Why regenerative farmed flour?
The move to regenerative was inspired by Ian Wilkinson, the founder of FarmED who resides in a neighbouring farm.
“Ian really introduced me to the challenges that farms are dealing with at the moment – a very high input system that’s really damaging to the soil and environment and how there is actually another solution,” Bertie said.
The term regenerative farming doesn’t have an official definition, but it’s generally regarded as a system that helps to rejuvenate the environment in which its grown.

“We talk about sustainability – sustaining the situation – this is about making it better,” Bertie added, as he stressed the importance of wanting to take care of the environment so it will allow his business – and the local farmers linked to it – to continue for another 100 years.
“If we continue to damage the soil and continue to damage the watercourses, then we’re not going to be able to do that, and we might have to import [more] in the future.”
The regenerative journey for Matthews Cotswold started in 2019 and with it followed the development of a set of standards which the business created off the back of talks with local farmers.

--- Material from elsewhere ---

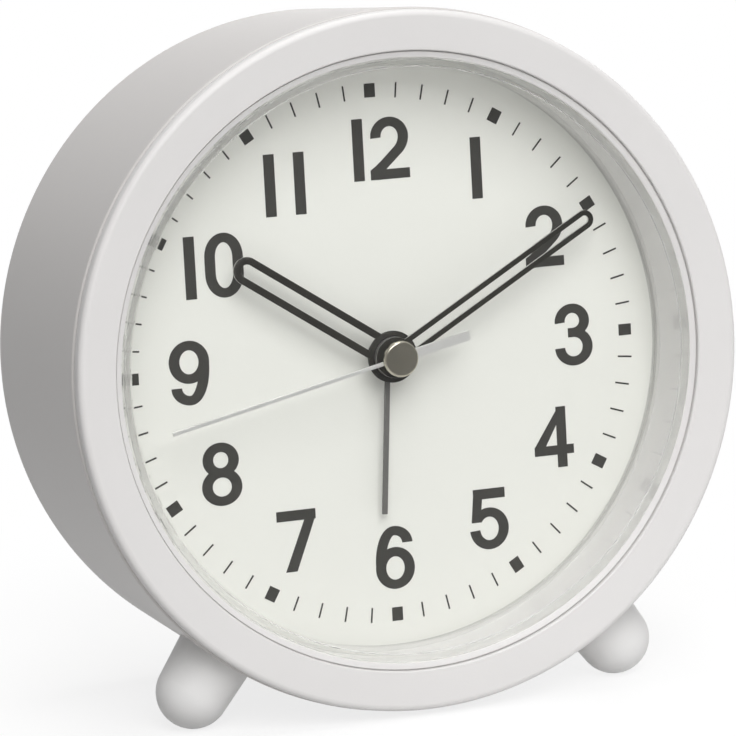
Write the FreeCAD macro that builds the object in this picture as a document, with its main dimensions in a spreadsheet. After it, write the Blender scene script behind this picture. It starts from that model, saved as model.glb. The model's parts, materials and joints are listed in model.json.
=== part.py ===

The process involves an audit, which is conducted by an independent party, and is focused on five objectives:
1. Improving soil fertility
2. Sequestering carbon
3. Improving biodiversity
4 Improving water infiltration and retention.
5. Ensuring that these farms are improving food security
“These are all measurable objectives and they’re measured during an audit every year,” Bertie continued.
“We’ve got six [certified regenerative] products that we’ve created under the Matthews brand. We also created six products for another brand called Wild Farms back in 2020 and now we’re now looking at expanding the range so 100% of our speciality flour can come from a regenerative system.”
For Bertie, it’s not just the right thing to do morally but it makes business sense too.
“It’s important that we’re securing our supply chain,” he said. “We want to be here in another 100 years.”